The article was published in the most recent issue of Insights: The Faculty Journal of Austin Seminary (Spring 2004), and can be read here: 
​

issuu.com/austinseminary/docs/insights_summer_2024_christ_and_culture_final_sing

Also in anticipation of the book launch on August 27, 2024, I was interviewed by Jillian Timberlake of Common Good magazine, and that conversation was published in Issue 16 (July 26, 2024). Those comments can be read here:

commongoodmag.com/from-the-mind-of-calvin/

In twenty years of teaching at Saint Louis University, a Jesuit Catholic university in the midwestern United States, I have used John Calvin’s Golden Booklet of the True Christian Life (1550) in my Theological Foundations class, a required course for all undergraduate students, and I have always been surprised by how students relate to and interact with this devotional classic. From the Muslim student who appreciated Calvin’s understanding of piety as humble submission to the will of God, to the Catholic seminarian who found himself closer to Calvin’s understanding of the Lord’s Supper than to the Catholic doctrine of transubstantiation, to the community organizer who admired Calvin’s social ethics in creating a social welfare network in sixteenth-century Geneva, the theology of John Calvin continues to resonate because it meets people where they live.

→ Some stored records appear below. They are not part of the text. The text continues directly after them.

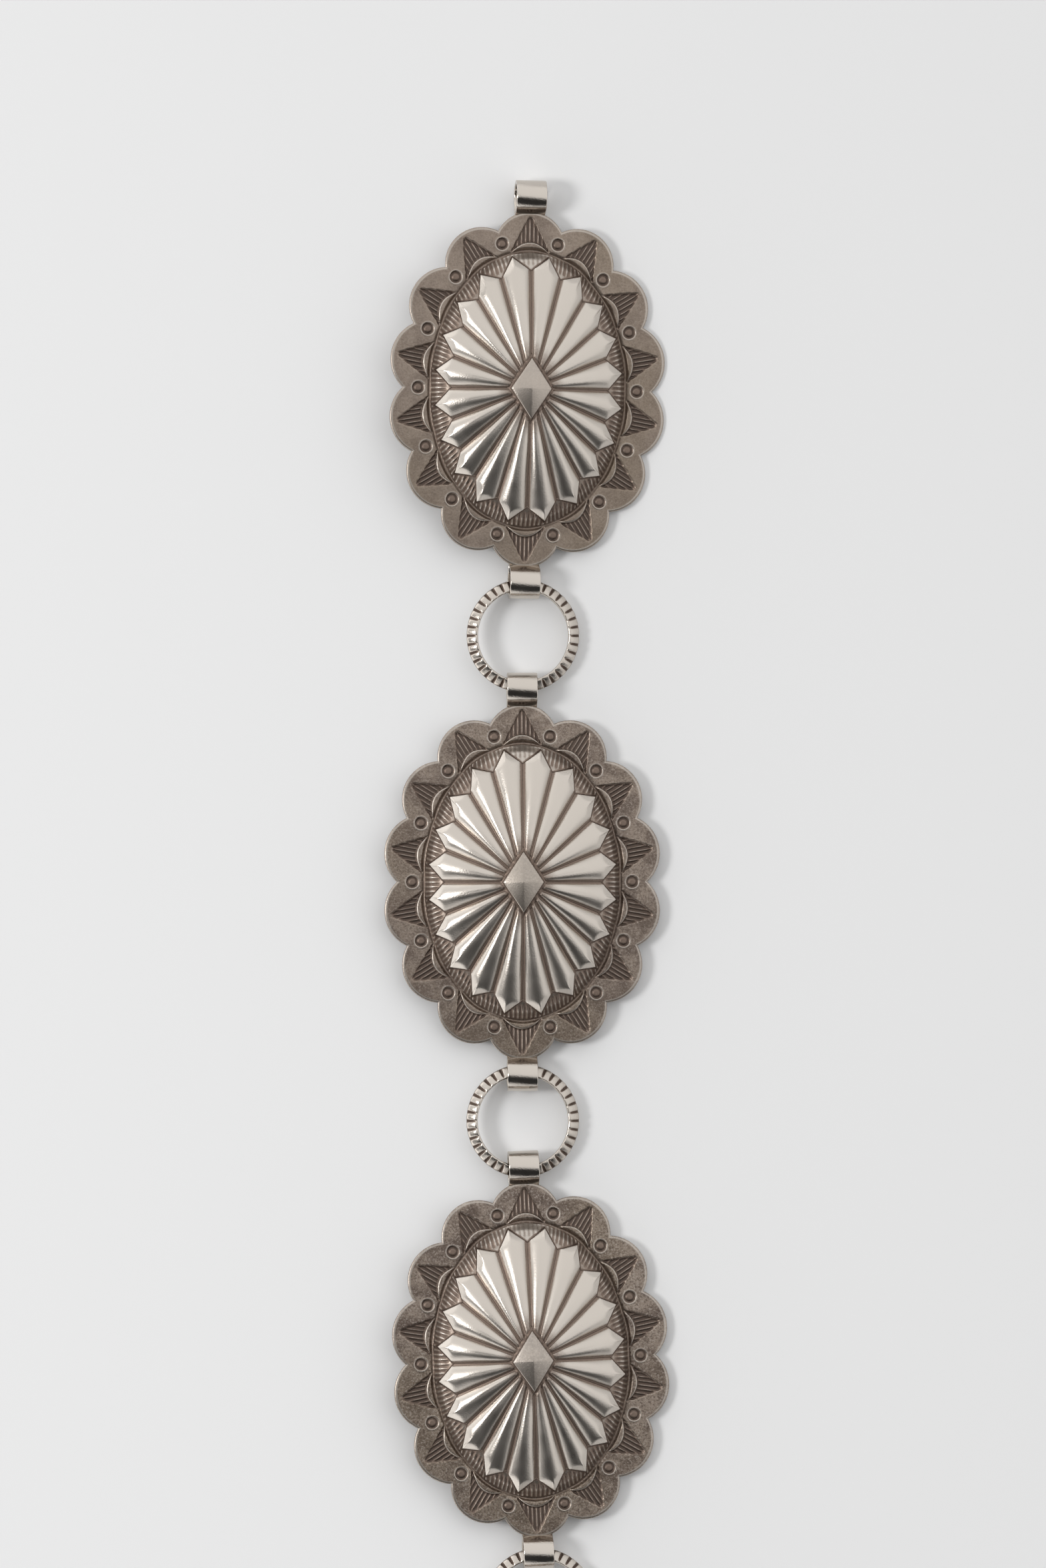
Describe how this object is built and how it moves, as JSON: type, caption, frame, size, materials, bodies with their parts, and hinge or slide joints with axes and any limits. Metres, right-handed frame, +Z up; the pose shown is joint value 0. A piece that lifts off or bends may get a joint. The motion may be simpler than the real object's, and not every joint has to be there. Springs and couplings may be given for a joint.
{
  "type": "concho belt",
  "caption": "Linked belt of oval stamped silver conchos with scalloped rims and fluted domes, joined by filed round links through rolled bails, with a plain hook at one end",
  "frame": {"origin": "on the surface that the belt lies on, under the middle of the whole belt", "axes": "+Z up, out of the faces of the conchos; +Y along the belt towards its free bail; +X across the belt, to the right as seen from above"},
  "size_m": [0.056, 0.8174, 0.0115],
  "materials": {
    "concho_silver": "old sterling silver: bright polished petals and bails, warm grey satin rim, dark oxide in the stamps and grooves",
    "link_silver": "filed silver wire, worn satin with dark oxide in the file cuts",
    "hook_silver": "plain polished silver wire, softly worn"
  },
  "bodies": {
    "root": {"concho_1": "concho_silver", "concho_2": "concho_silver", "concho_3": "concho_silver", "concho_4": "concho_silver", "concho_5": "concho_silver", "concho_6": "concho_silver", "concho_7": "concho_silver", "concho_8": "concho_silver", "concho_9": "concho_silver", "ring_1": "link_silver", "ring_2": "link_silver", "ring_3": "link_silver", "ring_4": "link_silver", "ring_5": "link_silver", "ring_6": "link_silver", "ring_7": "link_silver", "ring_8": "link_silver", "hook": "hook_silver"}
  },
  "joints": []
}
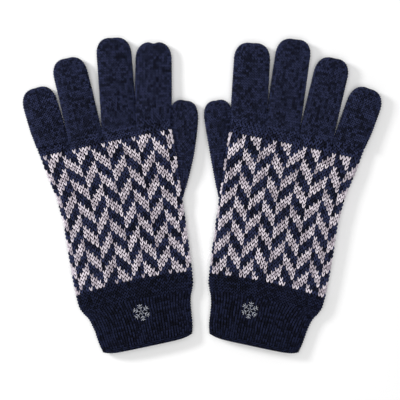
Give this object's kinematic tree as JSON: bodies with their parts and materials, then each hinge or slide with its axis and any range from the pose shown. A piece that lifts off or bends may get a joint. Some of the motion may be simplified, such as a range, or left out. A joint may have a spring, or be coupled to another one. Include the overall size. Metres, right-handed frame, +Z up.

Yet the verdict of history continues to weigh the scales contra Calvin, always pointing accusingly to his role in the execution of Michael Servetus and his defense of double predestination (which Calvin called that “dreadful decree”) in an attempt to cancel him. Karl Barth, who would have found life in Calvin’s Geneva personally restrictive and suffocating, nevertheless challenges modern Christians to continue to plumb the richness of Calvin’s thought: “In Calvin studies we cannot keep Calvin to what he once said as though he had nothing more or new to say today! His work did not simply occur then; it still occurs today. In what he once said he still speaks, saying what he wanted to say. We may not speak merely of Calvin’s historical impact; Calvin himself has an ongoing history into which we insert ourselves when we deal with him, in which we have a part to his honor or dishonor and to our own good or ill.”

Does my book overcome all objections? Hardly. Have I made the case that Calvin is worth reading in 2024 and beyond? I hope so. Because, like so many others, I find myself in deep waters with Calvin, and while I do little more than tread water, I am not afraid of drowning because I have the assurance of faith that in the end my own abilities have little impact on the outcome.